[Exercise instructions] Give every entry again, word for word.
-- Start Data in this exercise --
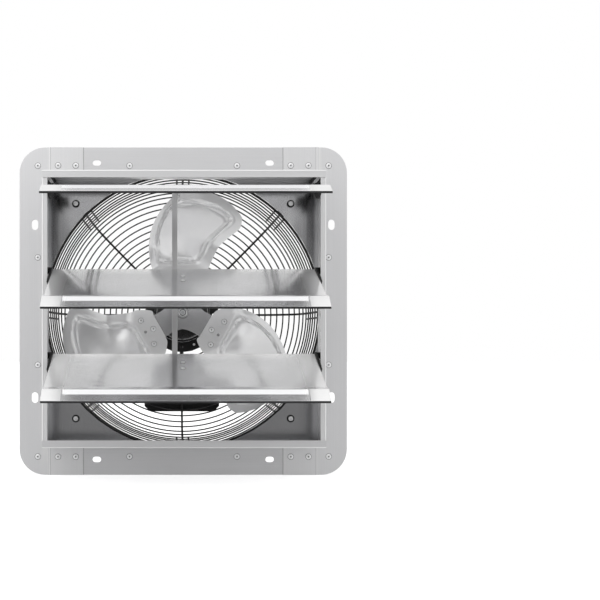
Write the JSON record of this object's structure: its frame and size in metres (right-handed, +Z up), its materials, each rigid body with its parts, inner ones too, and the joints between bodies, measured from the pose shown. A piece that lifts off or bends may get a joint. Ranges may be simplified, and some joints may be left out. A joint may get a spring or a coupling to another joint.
{
  "type": "shutter exhaust fan",
  "caption": "Wall exhaust fan with a square flanged sheet metal frame, linked swinging louvres in front, an axial fan and a wire guard that carries the motor.",
  "frame": {"origin": "on the fan axis, in the front face of the mounting flange, at the centre of the wall opening", "axes": "+X right as seen from the louvres, +Y from the louvres towards the motor, +Z up"},
  "size_m": [0.5, 0.3486, 0.5],
  "materials": {
    "frame_steel": "fine brushed stainless sheet",
    "plate_steel": "dull rolled steel sheet",
    "louvre_aluminium": "smooth rolled aluminium sheet",
    "fan_aluminium": "polished pressed aluminium",
    "zinc_fastener": "bright zinc plate",
    "guard_paint": "black powder coat",
    "motor_paint": "black semi gloss enamel",
    "core_steel": "stacked laminations",
    "winding_copper": "enamelled copper wire",
    "black_nylon": "moulded nylon",
    "cable_sheath": "smooth cable sheath"
  },
  "bodies": {
    "frame": {"side_channel_left": "frame_steel", "side_channel_right": "frame_steel", "top_channel": "frame_steel", "bottom_channel": "frame_steel", "back_plate": "plate_steel", "bearing_strip_left": "plate_steel", "bearing_strip_right": "plate_steel", "plate_bolt_1": "zinc_fastener", "plate_bolt_2": "zinc_fastener", "plate_bolt_3": "zinc_fastener", "plate_bolt_4": "zinc_fastener", "strip_screw_left_1": "zinc_fastener", "strip_screw_left_2": "zinc_fastener", "strip_screw_right_1": "zinc_fastener", "strip_screw_right_2": "zinc_fastener", "motor_screw_1": "zinc_fastener", "motor_screw_2": "zinc_fastener", "motor_screw_3": "zinc_fastener", "motor_screw_4": "zinc_fastener", "cover_screw_1": "zinc_fastener", "cover_screw_2": "zinc_fastener", "front_bearing": "zinc_fastener", "rear_bearing": "zinc_fastener", "rear_guard": "guard_paint", "motor_mount_disc": "guard_paint", "motor_front_housing": "motor_paint", "motor_rear_housing": "motor_paint", "stator_core": "core_steel", "stator_winding": "winding_copper", "junction_box_base": "black_nylon", "junction_box_cover": "black_nylon", "cable_gland": "black_nylon", "capacitor": "black_nylon", "motor_cable": "cable_sheath"},
    "shutter_top_body": {"louvre_top": "louvre_aluminium", "louvre_ear_left_top": "black_nylon", "louvre_ear_right_top": "black_nylon", "link_bracket_top": "zinc_fastener"},
    "shutter_middle_body": {"louvre_middle": "louvre_aluminium", "louvre_ear_left_middle": "black_nylon", "louvre_ear_right_middle": "black_nylon", "link_bracket_middle": "zinc_fastener"},
    "shutter_bottom_body": {"louvre_bottom": "louvre_aluminium", "louvre_ear_left_bottom": "black_nylon", "louvre_ear_right_bottom": "black_nylon", "link_bracket_bottom": "zinc_fastener"},
    "link_bar_body": {"link_bar": "louvre_aluminium", "link_pin_1": "zinc_fastener", "link_pin_2": "zinc_fastener", "link_pin_3": "zinc_fastener"},
    "fan_rotor": {"motor_shaft": "zinc_fastener", "rotor_core": "core_steel", "hub_sleeve": "zinc_fastener", "blade_spider": "plate_steel", "fan_blade_1": "fan_aluminium", "fan_blade_2": "fan_aluminium", "fan_blade_3": "fan_aluminium", "hub_washer": "zinc_fastener", "hub_bolt": "zinc_fastener"}
  },
  "joints": [
    {"name": "shutter_top", "type": "hinge", "parent": "frame", "child": "shutter_top_body", "pos_m": [0, -0.045, 0.183], "axis": [1, 0, 0], "range_deg": [-13, 64]},
    {"name": "shutter_middle", "type": "hinge", "parent": "frame", "child": "shutter_middle_body", "pos_m": [0, -0.045, 0.0576], "axis": [1, 0, 0], "range_deg": [-10.9, 53.1]},
    {"name": "shutter_bottom", "type": "hinge", "parent": "frame", "child": "shutter_bottom_body", "pos_m": [0, -0.045, -0.0678], "axis": [1, 0, 0], "range_deg": [-10.9, 53.1]},
    {"name": "link_bar_hinge", "type": "hinge", "parent": "shutter_middle_body", "child": "link_bar_body", "pos_m": [0, -0.03026, 0.04728], "axis": [1, 0, 0], "range_deg": [-53.1, 10.9]},
    {"name": "rotor_spin", "type": "hinge", "parent": "frame", "child": "fan_rotor", "pos_m": [0, 0, 0], "axis": [0, 1, 0], "continuous": true}
  ],
  "couplings": [
    {"joint": "shutter_middle", "follows": "shutter_top", "ratio": 0.82812},
    {"joint": "shutter_bottom", "follows": "shutter_top", "ratio": 0.82812},
    {"joint": "link_bar_hinge", "follows": "shutter_top", "ratio": -0.82812}
  ]
}
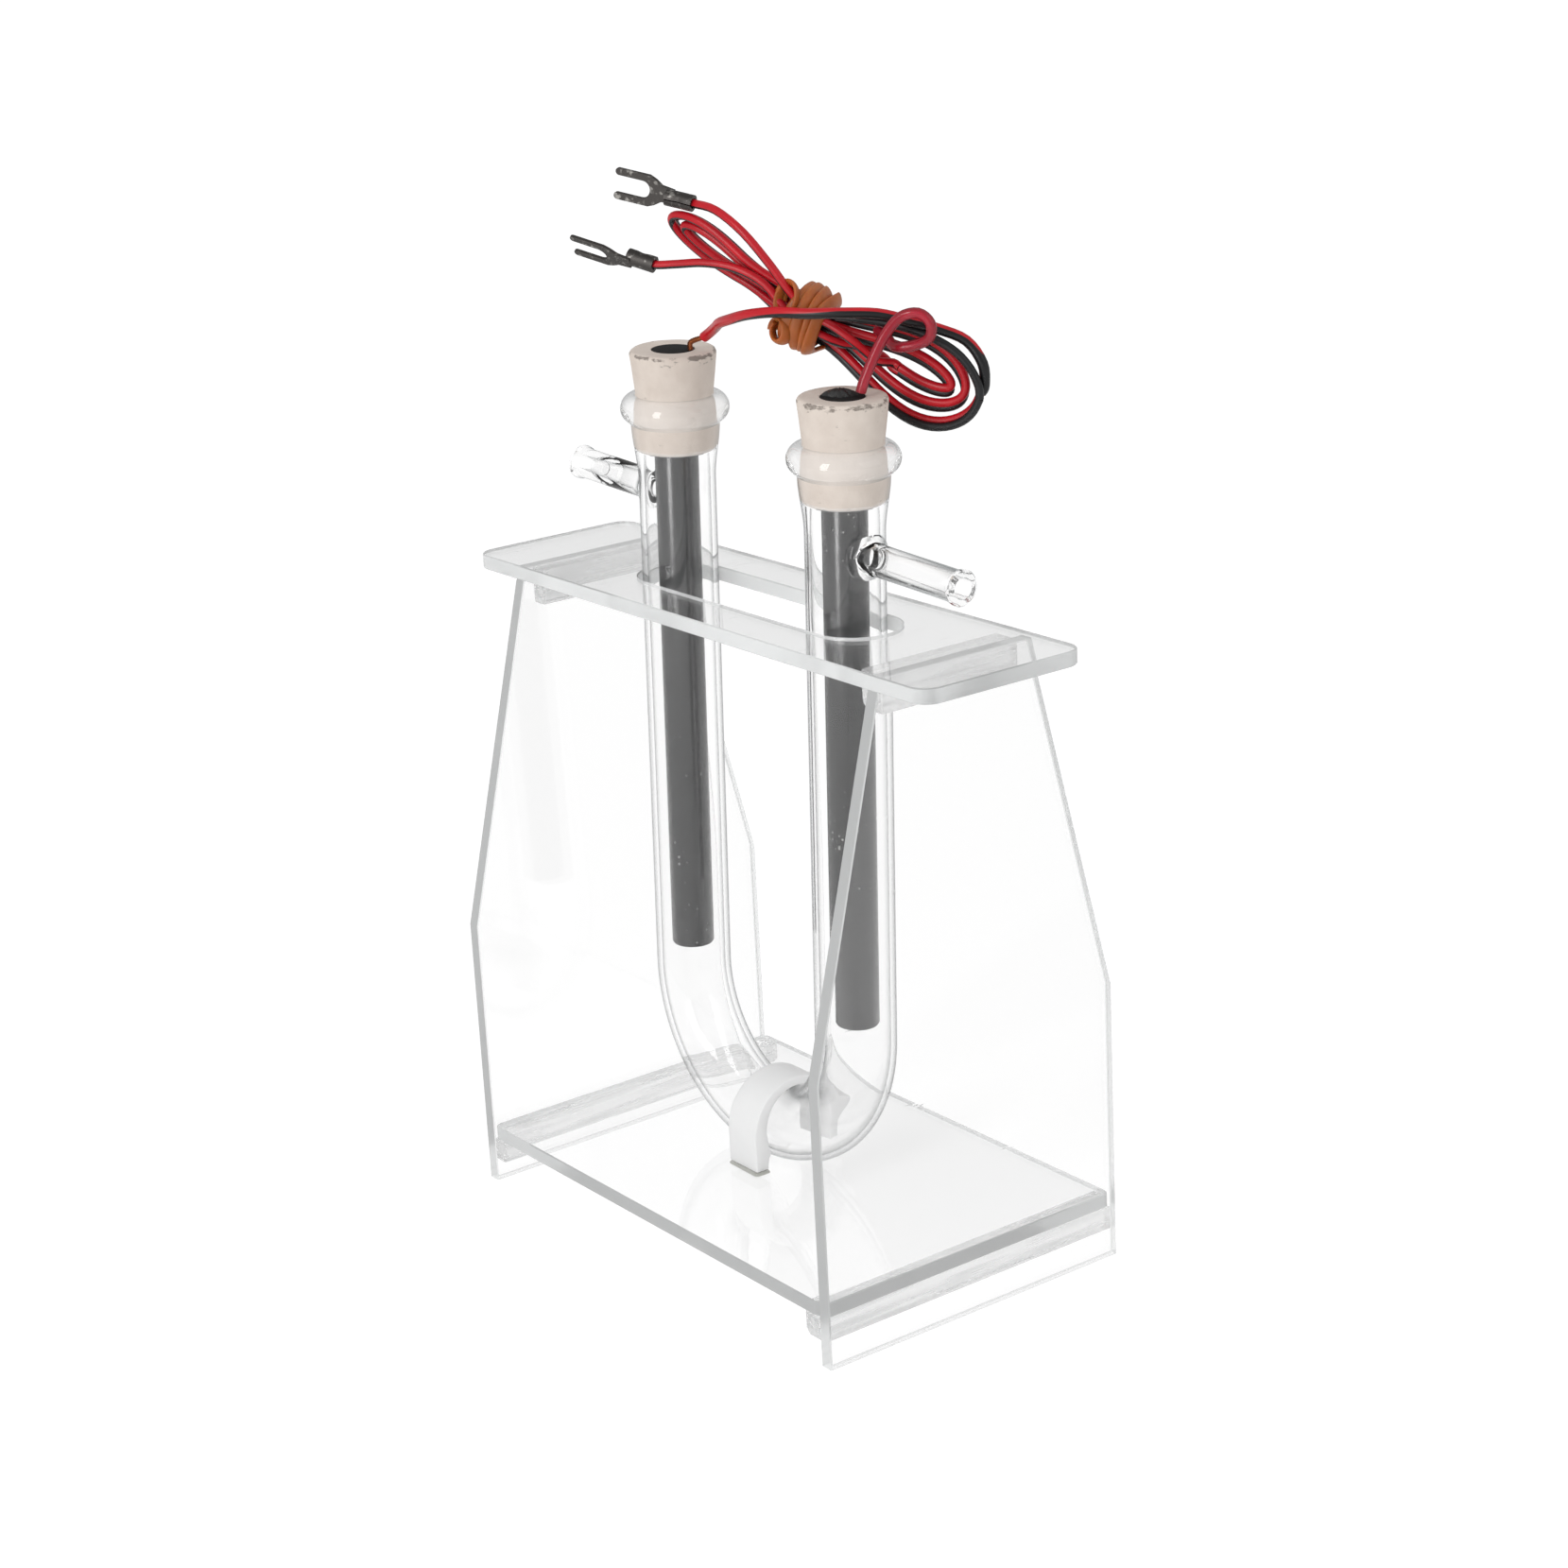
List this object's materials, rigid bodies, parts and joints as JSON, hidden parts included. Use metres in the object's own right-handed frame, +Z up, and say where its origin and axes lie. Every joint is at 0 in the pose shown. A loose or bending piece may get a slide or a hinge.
-- End Data in this exercise --
[Result for this task]
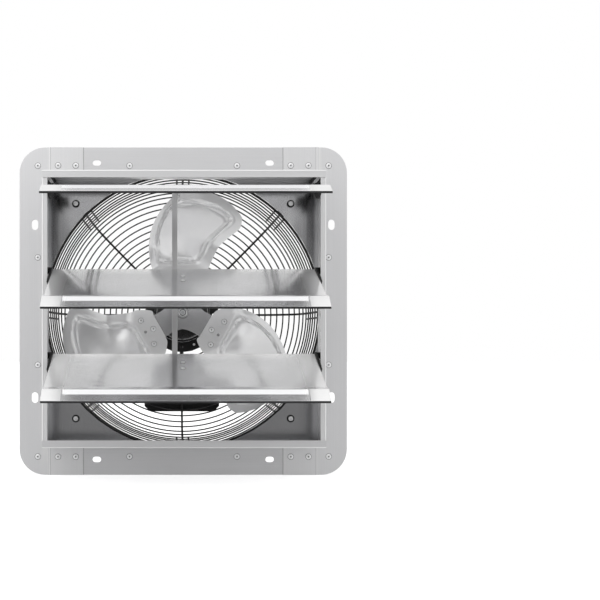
Write the JSON record of this object's structure: its frame and size in metres (right-handed, +Z up), its materials, each rigid body with its parts, inner ones too, and the joints between bodies, measured from the pose shown. A piece that lifts off or bends may get a joint. Ranges may be simplified, and some joints may be left out. A joint may get a spring or a coupling to another joint.
{
  "type": "shutter exhaust fan",
  "caption": "Wall exhaust fan with a square flanged sheet metal frame, linked swinging louvres in front, an axial fan and a wire guard that carries the motor.",
  "frame": {"origin": "on the fan axis, in the front face of the mounting flange, at the centre of the wall opening", "axes": "+X right as seen from the louvres, +Y from the louvres towards the motor, +Z up"},
  "size_m": [0.5, 0.3486, 0.5],
  "materials": {
    "frame_steel": "fine brushed stainless sheet",
    "plate_steel": "dull rolled steel sheet",
    "louvre_aluminium": "smooth rolled aluminium sheet",
    "fan_aluminium": "polished pressed aluminium",
    "zinc_fastener": "bright zinc plate",
    "guard_paint": "black powder coat",
    "motor_paint": "black semi gloss enamel",
    "core_steel": "stacked laminations",
    "winding_copper": "enamelled copper wire",
    "black_nylon": "moulded nylon",
    "cable_sheath": "smooth cable sheath"
  },
  "bodies": {
    "frame": {"side_channel_left": "frame_steel", "side_channel_right": "frame_steel", "top_channel": "frame_steel", "bottom_channel": "frame_steel", "back_plate": "plate_steel", "bearing_strip_left": "plate_steel", "bearing_strip_right": "plate_steel", "plate_bolt_1": "zinc_fastener", "plate_bolt_2": "zinc_fastener", "plate_bolt_3": "zinc_fastener", "plate_bolt_4": "zinc_fastener", "strip_screw_left_1": "zinc_fastener", "strip_screw_left_2": "zinc_fastener", "strip_screw_right_1": "zinc_fastener", "strip_screw_right_2": "zinc_fastener", "motor_screw_1": "zinc_fastener", "motor_screw_2": "zinc_fastener", "motor_screw_3": "zinc_fastener", "motor_screw_4": "zinc_fastener", "cover_screw_1": "zinc_fastener", "cover_screw_2": "zinc_fastener", "front_bearing": "zinc_fastener", "rear_bearing": "zinc_fastener", "rear_guard": "guard_paint", "motor_mount_disc": "guard_paint", "motor_front_housing": "motor_paint", "motor_rear_housing": "motor_paint", "stator_core": "core_steel", "stator_winding": "winding_copper", "junction_box_base": "black_nylon", "junction_box_cover": "black_nylon", "cable_gland": "black_nylon", "capacitor": "black_nylon", "motor_cable": "cable_sheath"},
    "shutter_top_body": {"louvre_top": "louvre_aluminium", "louvre_ear_left_top": "black_nylon", "louvre_ear_right_top": "black_nylon", "link_bracket_top": "zinc_fastener"},
    "shutter_middle_body": {"louvre_middle": "louvre_aluminium", "louvre_ear_left_middle": "black_nylon", "louvre_ear_right_middle": "black_nylon", "link_bracket_middle": "zinc_fastener"},
    "shutter_bottom_body": {"louvre_bottom": "louvre_aluminium", "louvre_ear_left_bottom": "black_nylon", "louvre_ear_right_bottom": "black_nylon", "link_bracket_bottom": "zinc_fastener"},
    "link_bar_body": {"link_bar": "louvre_aluminium", "link_pin_1": "zinc_fastener", "link_pin_2": "zinc_fastener", "link_pin_3": "zinc_fastener"},
    "fan_rotor": {"motor_shaft": "zinc_fastener", "rotor_core": "core_steel", "hub_sleeve": "zinc_fastener", "blade_spider": "plate_steel", "fan_blade_1": "fan_aluminium", "fan_blade_2": "fan_aluminium", "fan_blade_3": "fan_aluminium", "hub_washer": "zinc_fastener", "hub_bolt": "zinc_fastener"}
  },
  "joints": [
    {"name": "shutter_top", "type": "hinge", "parent": "frame", "child": "shutter_top_body", "pos_m": [0, -0.045, 0.183], "axis": [1, 0, 0], "range_deg": [-13, 64]},
    {"name": "shutter_middle", "type": "hinge", "parent": "frame", "child": "shutter_middle_body", "pos_m": [0, -0.045, 0.0576], "axis": [1, 0, 0], "range_deg": [-10.9, 53.1]},
    {"name": "shutter_bottom", "type": "hinge", "parent": "frame", "child": "shutter_bottom_body", "pos_m": [0, -0.045, -0.0678], "axis": [1, 0, 0], "range_deg": [-10.9, 53.1]},
    {"name": "link_bar_hinge", "type": "hinge", "parent": "shutter_middle_body", "child": "link_bar_body", "pos_m": [0, -0.03026, 0.04728], "axis": [1, 0, 0], "range_deg": [-53.1, 10.9]},
    {"name": "rotor_spin", "type": "hinge", "parent": "frame", "child": "fan_rotor", "pos_m": [0, 0, 0], "axis": [0, 1, 0], "continuous": true}
  ],
  "couplings": [
    {"joint": "shutter_middle", "follows": "shutter_top", "ratio": 0.82812},
    {"joint": "shutter_bottom", "follows": "shutter_top", "ratio": 0.82812},
    {"joint": "link_bar_hinge", "follows": "shutter_top", "ratio": -0.82812}
  ]
}
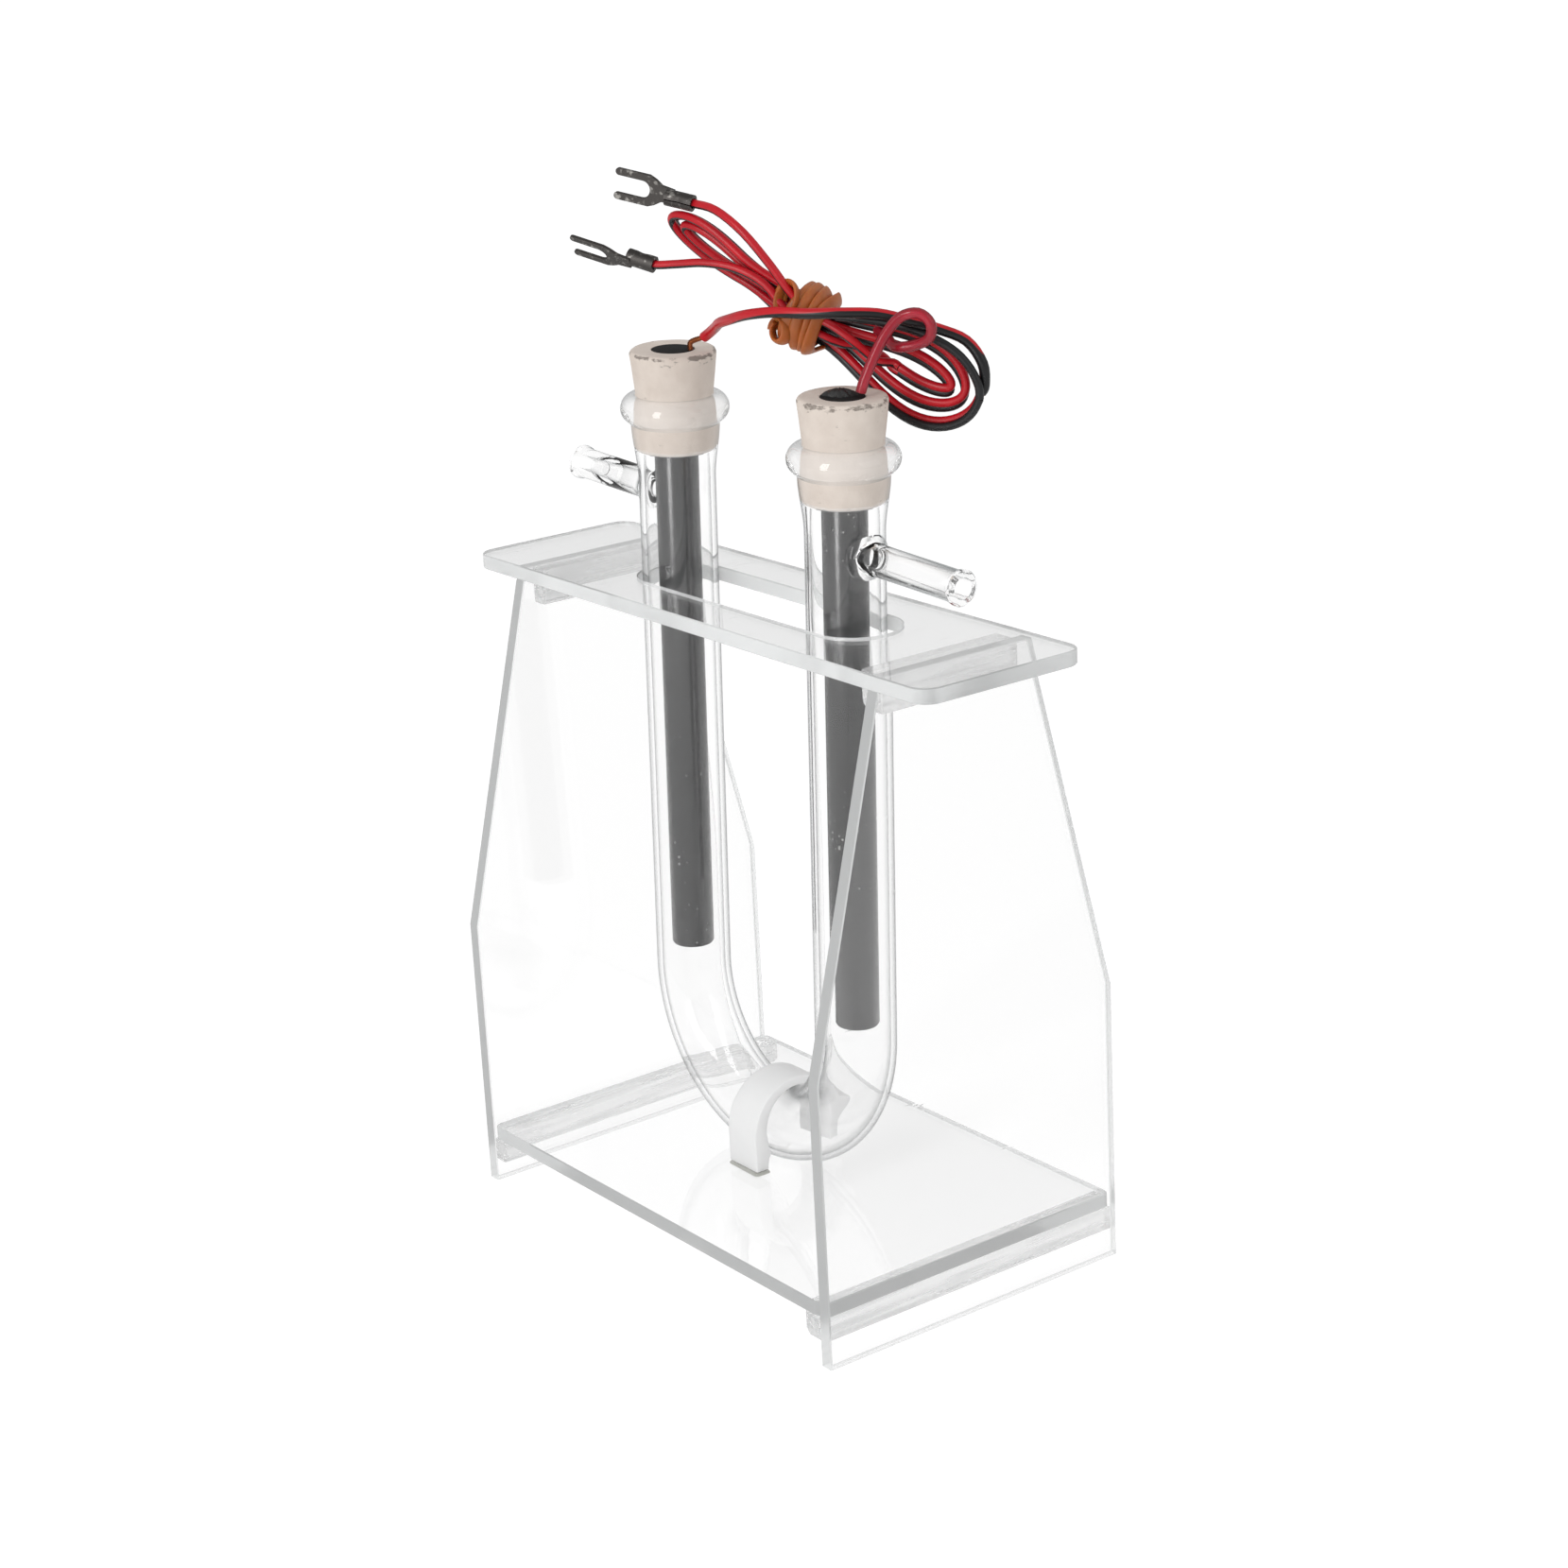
List this object's materials, rigid bodies, parts and joints as JSON, hidden parts included. Use metres in the object's own right-handed frame, +Z up, and say where its origin and axes lie. Every joint is at 0 in the pose shown. A loose or bending piece may get a slide or a hinge.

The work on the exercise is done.